Unter dem Titel „Was die Polizei so alles lächerlich findet“ hatte ich gestern in den Links 305 auf eine Pressemeldung des Polizeipräsidiums Südhessen hingewiesen. Diese ist mittlerweile aus dem Netz verschwunden, deshalb hier noch mal der Text:
18.11.2008 | 11:57 Uhr
POL-DA: Weiterstadt: „Ohne meinen Anwalt, sage ich nichts…“ | Temposünder fehlen die Worte
Weiterstadt (ots) – Man könnte darüber spekulieren, ob die berühmten Worte mit dem Verweis auf die Vertretung in Sachen Rechtsangelegenheiten in manchen Fällen eher floskelhaft Verwendung finden und in Situationen verdrießlicher Sprachlosigkeit als Lückenfüller herhalten müssen.
Jedenfalls machte ein 30-jähriger Autofahrer Montagabend (17.11.) um 22 Uhr auf der A 5 ausgiebig von jener Willensäußerung gebrauch, nachdem er von einer Zivilstreife der Zentralen Fahndung und Verkehrsüberwachung zu schnell im Baustellenbereich gemessen wurde. Mit sage und schreibe 89 km/h zu viel auf dem Tacho, muss sich der Raser nun auf ein Fahrverbot von drei Monaten und ein sündhaft teures Bußgeld einstellen. Dem Frankfurter fehlten, bis auf jene berühmten natürlich, schlichtweg die Worte.
law blog – Leser Dirk Große-Allermann fand den Text auch weniger witzig.
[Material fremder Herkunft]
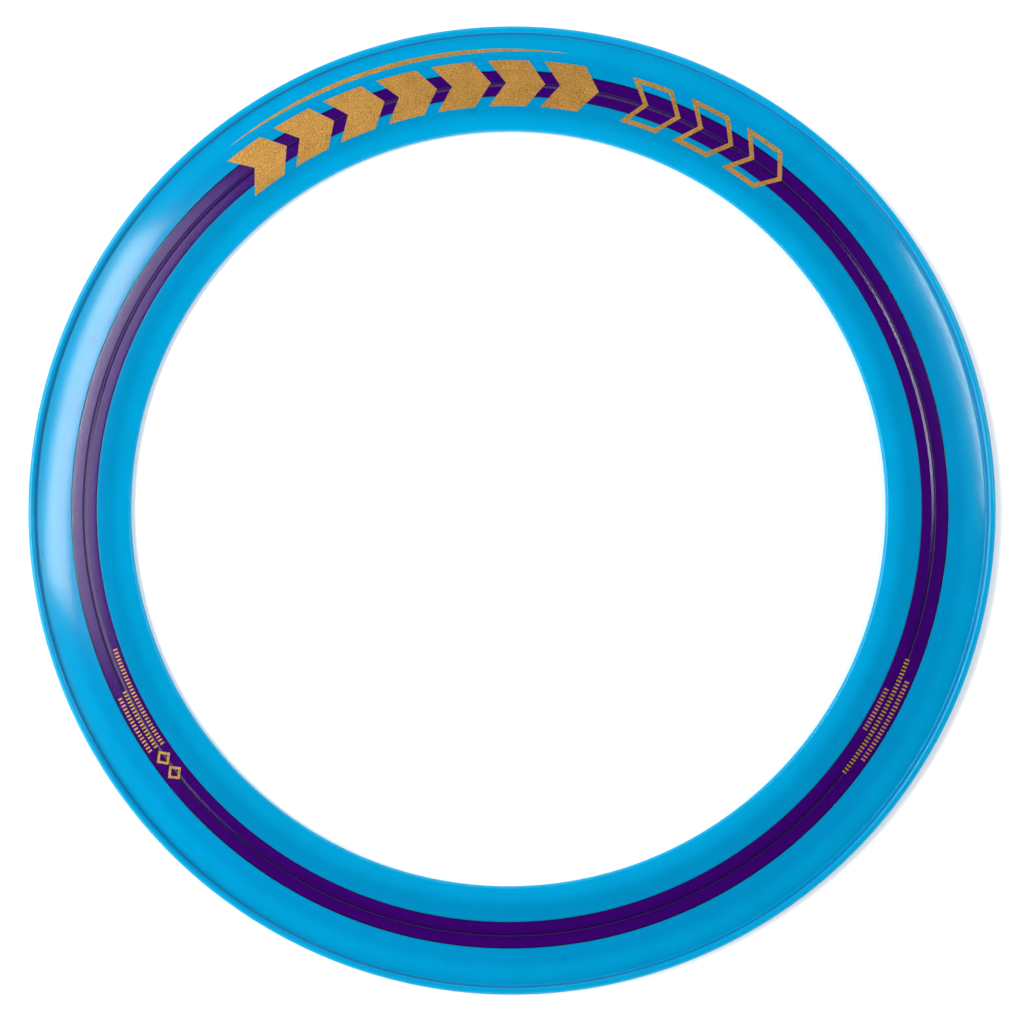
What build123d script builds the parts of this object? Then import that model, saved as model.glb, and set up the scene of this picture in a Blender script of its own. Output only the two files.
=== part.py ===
"""Flying ring: a stiff core ring between two soft overmoulded rims, with foil artwork stamped on top.

Units are millimetres. +Z is up, the ring rests on Z = 0 and it spins about the Z axis.
Every moulding is a revolved section, drawn in the XZ plane as (radius, height).
"""

import os
from math import cos, radians, sin, sqrt

from build123d import *

# Whole ring
outer_radius = 165.0  # a 13 inch ring
inner_radius = 129.0
crown_radius = 141.5  # where the upper surface is highest
crown_height = 3.7

# Inner edge, a round nose
nose_top_radius = 129.83
nose_top_height = 2.1
nose_tip_height = 1.0
nose_foot_radius = 130.0

# Outer edge: the upper surface falls to a valley, then rises to the lip
valley_radius = 161.5
valley_height = 1.95
lip_foot = (162.12, 2.24)
lip_shoulder = (162.42, 2.76)
edge_top_height = 2.0
edge_bottom_height = 1.1
edge_foot_radius = 163.9

# Core: an exposed band, with a tongue on each side that lies inside a rim
band_inner_radius = 140.3
band_outer_radius = 149.2
band_recess = 0.25  # how far the band's underside stands above the rims' undersides
band_chamfer = 0.12
tongue_reach = 6.6
tongue_bottom = 1.05
tongue_top = 2.2
tongue_round = 0.35

# Step groove around the middle of the band
groove_radii = (145.05, 144.9, 144.5, 143.6)  # outer lip, wall foot, floor end, inner lip
groove_depth = 0.22

# Locking holes through the tongues, which the rims' rubber fills
lock_count = 48
lock_pitch = 360 / lock_count
lock_hole_radius = 1.5
inner_lock_circle = band_inner_radius - tongue_reach / 2
outer_lock_circle = band_outer_radius + tongue_reach / 2

# Holes left under each rim by the three pins that hold the core in the mould
pin_count = 3
pin_radius = 1.1
inner_pin_circle = 135.9
inner_pin_angle = 94.5  # degrees from +X, counter-clockwise
outer_pin_circle = 153.6
outer_pin_angle = 37.8

# Ejector marks on the band's underside
ejector_count = 12
ejector_radius = 2.0
ejector_depth = 0.12
ejector_circle = (band_inner_radius + band_outer_radius) / 2

# Foil artwork: bold chevrons, open chevrons, a stripe, and rows of small marks
foil_thickness = 0.05
foil_floor = 2.3  # below every stamped surface and above every underside
art_inner_radius = 137.0
art_outer_radius = 152.9

bold_groups = {"left": (0, 1), "middle": (2, 3), "right": (4, 5, 6)}  # numbered from the left
bold_first_angle = 128.6  # the chevrons run clockwise, so their angles fall
bold_pitch = 7.35
bold_width = 5.3
bold_lean = 2.4

open_count = 3
open_first_angle = 73.0
open_pitch = 8.0
open_width = 5.4
open_lean = 2.4
open_stroke = 1.5

stripe_angles = (127.5, 81.5)
stripe_radius = 156.6
stripe_half_width = 0.85

mark_height = 1.5
mark_width = 0.6
mark_pitch = 0.5  # degrees
mark_row_radii = (147.3, 144.75, 142.2)
right_rows = ((-29.4, 24), (-29.4, 35), (-28.6, 13))  # centre angle and count, row by row
left_rows = ((-149.2, 17), (-149.5, 18), (-152.4, 30))

diamond_angles = (-140.9, -143.4)
diamond_circle = 144.75
diamond_radius = 2.9
diamond_hole_radius = 1.7


def polar(radius, degrees):
    """Point of the XY plane at a radius and an angle."""
    return (radius * cos(radians(degrees)), radius * sin(radians(degrees)))


def crown_height_at(radius):
    """Height of the upper surface outside the crown, where it is one arc down to the valley."""
    run = valley_radius - crown_radius
    fall = crown_height - valley_height
    arc_radius = (run**2 + fall**2) / (2 * fall)
    return crown_height - arc_radius + sqrt(arc_radius**2 - (radius - crown_radius) ** 2)


def ring_section():
    """Outline of the whole ring, as if it were one piece."""
    crown = (crown_radius, crown_height)
    nose_top = (nose_top_radius, nose_top_height)
    nose_tip = (inner_radius, nose_tip_height)
    nose_foot = (nose_foot_radius, 0)
    valley = (valley_radius, valley_height)
    edge_top = (outer_radius, edge_top_height)
    edge_bottom = (outer_radius, edge_bottom_height)
    edge_foot = (edge_foot_radius, 0)
    with BuildSketch() as outline:
        with BuildLine():
            inward = TangentArc(crown, nose_top, tangent=(-1, 0))
            nose = TangentArc(nose_top, nose_tip, tangent=inward % 1)
            TangentArc(nose_tip, nose_foot, tangent=nose % 1)
            outward = TangentArc(crown, valley, tangent=(1, 0))
            TangentArc(valley, lip_foot, tangent=outward % 1)
            wall = Line(lip_foot, lip_shoulder)
            TangentArc(lip_shoulder, edge_top, tangent=wall % 1)
            side = Line(edge_top, edge_bottom)
            TangentArc(edge_bottom, edge_foot, tangent=side % 1)
            Line(edge_foot, nose_foot)
        make_face()
    return outline.sketch


def between(low, high, floor=0.0):
    """Keeps the part of the open sketch between two radii and above a height."""
    with Locations(((low + high) / 2, floor)):
        Rectangle(high - low, crown_height + 1, align=(Align.CENTER, Align.MIN), mode=Mode.INTERSECT)


def finish(builder, label):
    """Names a finished piece and writes its STEP file."""
    builder.part.label = label
    export_step(builder.part, f"parts/{label}.step")


def core_ring():
    """Stiff ring: the exposed band, its step groove, and two tongues with locking holes."""
    with BuildPart() as core:
        with BuildSketch(Plane.XZ):
            add(whole_section)
            between(band_inner_radius, band_outer_radius, floor=band_recess)
        revolve(axis=Axis.Z)
        chamfer(core.edges().filter_by(GeomType.CIRCLE), length=band_chamfer)

        with BuildSketch(Plane.XZ):
            with BuildLine():
                outer_lip, wall_foot, floor_end, inner_lip = groove_radii
                Polyline(
                    (outer_lip, crown_height_at(outer_lip) + groove_depth),
                    (outer_lip, crown_height_at(outer_lip)),
                    (wall_foot, crown_height_at(wall_foot) - groove_depth),
                    (floor_end, crown_height_at(floor_end) - groove_depth),
                    (inner_lip, crown_height_at(inner_lip)),
                    (inner_lip, crown_height_at(inner_lip) + groove_depth),
                    close=True,
                )
            make_face()
        revolve(axis=Axis.Z, mode=Mode.SUBTRACT)

        with BuildSketch(Plane.XZ):
            with Locations(((band_inner_radius + band_outer_radius) / 2, tongue_bottom)):
                RectangleRounded(
                    band_outer_radius - band_inner_radius + 2 * tongue_reach,
                    tongue_top - tongue_bottom,
                    tongue_round,
                    align=(Align.CENTER, Align.MIN),
                )
        revolve(axis=Axis.Z)

        for circle, pin_angle in (
            (inner_lock_circle, inner_pin_angle),
            (outer_lock_circle, outer_pin_angle),
        ):
            with BuildSketch(Plane.XY.offset(tongue_bottom)):
                with PolarLocations(circle, lock_count, start_angle=pin_angle + lock_pitch / 2):
                    Circle(lock_hole_radius)
            extrude(amount=tongue_top - tongue_bottom, mode=Mode.SUBTRACT)

        with BuildSketch(Plane.XY.offset(band_recess)):
            with PolarLocations(ejector_circle, ejector_count):
                Circle(ejector_radius)
        extrude(amount=ejector_depth, mode=Mode.SUBTRACT)
    return core


def rim(low, high, core, pin_circle, pin_angle):
    """Soft rim moulded round one tongue of the core, so its rubber fills the locking holes."""
    with BuildPart() as moulding:
        with BuildSketch(Plane.XZ):
            add(whole_section)
            between(low, high)
        revolve(axis=Axis.Z)
        with BuildSketch(Plane.XY):
            with PolarLocations(pin_circle, pin_count, start_angle=pin_angle):
                Circle(pin_radius)
        extrude(amount=tongue_bottom, mode=Mode.SUBTRACT)
        add(core.part, mode=Mode.SUBTRACT)
    return moulding


def foil_film(mouldings):
    """Thin film over the upper surface that fills the groove and the seams under it."""
    with BuildPart() as film:
        with BuildSketch(Plane.XZ):
            with Locations((0, foil_thickness)):
                add(whole_section)
            between(inner_lock_circle, valley_radius, floor=foil_floor)
        revolve(axis=Axis.Z)
        for moulding in mouldings:
            add(moulding.part, mode=Mode.SUBTRACT)
    return film


def stamp(artwork, film):
    """Cuts a flat artwork sketch out of the film."""
    with BuildPart() as foil:
        with BuildSketch(Plane.XY.offset(foil_floor)):
            add(artwork)
        extrude(amount=crown_height)
        add(film.part, mode=Mode.INTERSECT)
    return foil


def chevron(angle, width, lean):
    """Face of one chevron that points clockwise, with concentric inner and outer edges."""
    middle = (art_inner_radius + art_outer_radius) / 2
    with BuildSketch() as face:
        with BuildLine():
            for radius in (art_outer_radius, art_inner_radius):
                ThreePointArc(*(polar(radius, angle - share * width) for share in (0, 0.5, 1)))
            for start in (angle, angle - width):
                Polyline(
                    polar(art_outer_radius, start),
                    polar(middle, start - lean),
                    polar(art_inner_radius, start),
                )
        make_face()
    return face.sketch


def bold_chevrons(numbers):
    with BuildSketch() as artwork:
        for i in numbers:
            add(chevron(bold_first_angle - i * bold_pitch, bold_width, bold_lean))
    return artwork.sketch


def open_chevrons():
    with BuildSketch() as artwork:
        for i in range(open_count):
            solid = chevron(open_first_angle - i * open_pitch, open_width, open_lean)
            add(solid)
            offset(solid, amount=-open_stroke, kind=Kind.INTERSECTION, mode=Mode.SUBTRACT)
    return artwork.sketch


def stripe():
    """Crescent that tapers to a point at both ends."""
    start, end = stripe_angles
    middle = (start + end) / 2
    with BuildSketch() as artwork:
        with BuildLine():
            for side in (-stripe_half_width, stripe_half_width):
                ThreePointArc(
                    polar(stripe_radius, start),
                    polar(stripe_radius + side, middle),
                    polar(stripe_radius, end),
                )
        make_face()
    return artwork.sketch


def mark_rows(rows):
    """Concentric rows of small upright marks."""
    with BuildSketch() as artwork:
        for radius, (centre_angle, count) in zip(mark_row_radii, rows):
            first_angle = centre_angle - (count - 1) / 2 * mark_pitch
            with PolarLocations(radius, count, first_angle, count * mark_pitch):
                Rectangle(mark_height, mark_width)
    return artwork.sketch


def diamonds():
    with BuildSketch() as artwork:
        for angle in diamond_angles:
            with PolarLocations(diamond_circle, 1, start_angle=angle):
                RegularPolygon(diamond_radius, side_count=4)
                RegularPolygon(diamond_hole_radius, side_count=4, mode=Mode.SUBTRACT)
    return artwork.sketch


os.makedirs("parts", exist_ok=True)
whole_section = ring_section()

core = core_ring()
inner_rim = rim(inner_radius - 1, band_inner_radius, core, inner_pin_circle, inner_pin_angle)
outer_rim = rim(band_outer_radius, outer_radius + 1, core, outer_pin_circle, outer_pin_angle)
film = foil_film((core, inner_rim, outer_rim))

finish(core, "core_ring")
finish(inner_rim, "inner_rim")
finish(outer_rim, "outer_rim")
for side, numbers in bold_groups.items():
    finish(stamp(bold_chevrons(numbers), film), f"foil_bold_chevrons_{side}")
finish(stamp(open_chevrons(), film), "foil_open_chevrons")
finish(stamp(stripe(), film), "foil_stripe")
finish(stamp(diamonds(), film), "foil_diamonds")
finish(stamp(mark_rows(left_rows), film), "foil_left_marks")
finish(stamp(mark_rows(right_rows), film), "foil_right_marks")
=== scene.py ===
"""Looks of the flying ring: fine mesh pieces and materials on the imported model's frame.

Scene units are metres. Lengths below are millimetres, turned to metres where a mesh is made,
and the stage, lights and camera are placed in metres. +Z is up, the ring rests on Z = 0 and
spins about Z. Angles are degrees from +X, counter-clockwise.
"""

import bpy
import numpy as np
from mathutils import Matrix, Vector


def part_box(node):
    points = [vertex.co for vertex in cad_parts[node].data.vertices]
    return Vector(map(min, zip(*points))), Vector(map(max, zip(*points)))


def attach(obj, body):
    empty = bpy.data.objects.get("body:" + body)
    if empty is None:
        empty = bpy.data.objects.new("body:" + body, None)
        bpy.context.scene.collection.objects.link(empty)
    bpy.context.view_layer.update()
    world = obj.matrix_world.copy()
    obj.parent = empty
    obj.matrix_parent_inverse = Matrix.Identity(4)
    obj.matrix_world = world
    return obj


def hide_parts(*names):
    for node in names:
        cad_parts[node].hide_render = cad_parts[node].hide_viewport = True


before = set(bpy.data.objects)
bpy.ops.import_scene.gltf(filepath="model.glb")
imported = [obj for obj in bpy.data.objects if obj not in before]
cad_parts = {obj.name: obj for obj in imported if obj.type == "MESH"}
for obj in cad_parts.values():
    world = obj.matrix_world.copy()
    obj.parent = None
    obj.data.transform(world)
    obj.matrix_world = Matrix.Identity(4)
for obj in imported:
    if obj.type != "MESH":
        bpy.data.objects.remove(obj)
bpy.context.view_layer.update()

MM = 0.001
BODY = "root"
TURN_STEPS = 960  # faces round each moulding
SHARP_EDGE = 35  # degrees between faces, above which an edge is shaded sharp

# Section of the ring, as (radius, height)
OUTER_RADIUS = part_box("outer_rim")[1].x / MM
CROWN = (141.5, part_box("core_ring")[1].z / MM)
NOSE_TOP = (129.83, 2.1)
NOSE_TIP = (129.0, 1.0)
NOSE_FOOT = (130.0, 0.0)
VALLEY = (161.5, 1.95)
LIP_FOOT = (162.12, 2.24)
LIP_SHOULDER = (162.42, 2.76)
EDGE_TOP = (OUTER_RADIUS, 2.0)
EDGE_BOTTOM = (OUTER_RADIUS, 1.1)
EDGE_FOOT = (163.9, 0.0)
RUBBER_ROUND = 0.16
FACE_STEPS = 400  # points along each half of the top face, which heights are read from
RIM_TOP_STEPS = 26  # points across each rim's top
RIM_TOP_START = 0.35  # from a seam to where its rim's top is plain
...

Er schrieb folgende Mail ans Polizeipräsidium Südhessen:
… mit Erstaunen habe ich Ihre Pressemeldung unter http://www.presseportal.de/polizeipresse/pm/4969/1303876/polizeipraesidium_suedhessen
zur Kenntnis genommen.
Das Aussageverweigerungsrecht als ein zentrales Recht eines Beschuldigten einer Ordnungswidrigkeit oder Straftat scheint mir vom Verfasser der Meldung nicht mit dem gebotenen Ernst gesehen, ja sogar ins Lächerliche gezogen zu werden. Umso befremdlicher, eine solche Laxheit in einer Pressemeldung der Polizei zu lesen. Muss ich davon ausgehen, dass der Tenor dieser Meldung den praktischen Umgang der Polizei Hessen mit den Rechten Beschuldigter widerspiegelt, oder war diese Meldung lediglich der missglückte Versuch, unterhaltsam auf Kosten rechtsstaatlicher Prinzipien zu formulieren?
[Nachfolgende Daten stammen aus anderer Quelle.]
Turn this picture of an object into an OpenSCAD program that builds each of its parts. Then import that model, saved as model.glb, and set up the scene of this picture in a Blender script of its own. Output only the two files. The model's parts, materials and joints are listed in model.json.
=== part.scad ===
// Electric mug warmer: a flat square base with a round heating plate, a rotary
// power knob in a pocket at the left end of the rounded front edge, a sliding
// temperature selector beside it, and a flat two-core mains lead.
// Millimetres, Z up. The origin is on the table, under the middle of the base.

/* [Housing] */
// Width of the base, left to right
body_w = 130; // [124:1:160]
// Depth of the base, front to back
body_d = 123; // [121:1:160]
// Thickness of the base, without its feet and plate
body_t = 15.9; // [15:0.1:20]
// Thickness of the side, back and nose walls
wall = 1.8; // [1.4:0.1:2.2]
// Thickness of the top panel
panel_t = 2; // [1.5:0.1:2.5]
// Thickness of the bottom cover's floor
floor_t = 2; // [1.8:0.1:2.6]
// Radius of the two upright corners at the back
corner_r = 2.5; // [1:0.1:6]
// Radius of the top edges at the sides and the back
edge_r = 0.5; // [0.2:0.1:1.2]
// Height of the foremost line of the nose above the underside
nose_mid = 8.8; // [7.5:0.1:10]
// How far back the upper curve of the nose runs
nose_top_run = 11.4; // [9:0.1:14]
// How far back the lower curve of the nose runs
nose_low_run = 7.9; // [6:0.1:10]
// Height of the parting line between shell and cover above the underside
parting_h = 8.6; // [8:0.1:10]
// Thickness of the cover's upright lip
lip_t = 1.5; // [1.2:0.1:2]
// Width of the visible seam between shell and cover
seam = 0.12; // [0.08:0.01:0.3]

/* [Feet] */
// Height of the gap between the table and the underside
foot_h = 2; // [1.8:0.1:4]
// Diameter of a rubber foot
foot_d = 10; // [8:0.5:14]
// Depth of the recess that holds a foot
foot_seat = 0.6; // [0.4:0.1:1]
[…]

Dazu nahm die Polizei jetzt Stellung:
… zunächst einmal möchte ich mich für Ihre Mail bedanken. Es ist gut zu wissen, dass die Pressmitteilungen auch außerhalb der Zeitungs-, Rundfunk- und Fernsehredaktionen von fachkundigen und interesseirten Bürgerinnen und Bürgern verfolgt und kritisch bewertet werden. Nur auf diese Weise erhält die Polizei das auch für eine Behörde immens wichtige Feedback, welches zur Optimierung ihrer Arbeit unerlässlich benötigt wird.
Im vorliegenden Fall möchte ich Ihnen versichern, dass es fern jedeweder Absicht war, die Rechte eines Betroffenen oder Beschuldigten ins Lächerliche zu ziehen oder eine Person zu diffamieren. Jedoch garantieren rein geradlinige Formulierungen und unkommentierte Tatasachenschilderungen nicht per se unantastbare Objektivität. Gerade aus polizeilich präventiver Sicht kann eine auf solche Art verfasste Pressemitteilung nicht die erdachte Wirkung erzielen oder in Ausnahmefällen sogar kritische Fragen aufwerfen.
In Bezug auf meine Pressmitteilung vom 18.11.08 verstehe ich den Anstoß, den die Formulierung bei Ihnen hervorgebracht hat. Selbstverständlich steht es jedem Betroffenen oder Beschuldigten in unserem Rechtsstaat zu, sich nicht zur Sache zu äußern und sich anwaltlich vertreten zu lassen. Die Polizei in Hessen wahrt und achtet diese Rechte und arbeitet nach professionellen Leitlinien.
Die Art meiner Darstellung der Geschehnisse dieser Verkehrskontrolle rechtfertigt ihre Kritik. Für den bei Ihnen hervorgerufenen Unmut darüber möchte ich mich entschuldigen. Die Löschung der Mitteilung habe ich in die Wege geleitet.
Ich bin sicher nicht der einzige, den diese Reaktion extrem positiv überrascht.
Die Meldung ist nicht mehr abrufbar.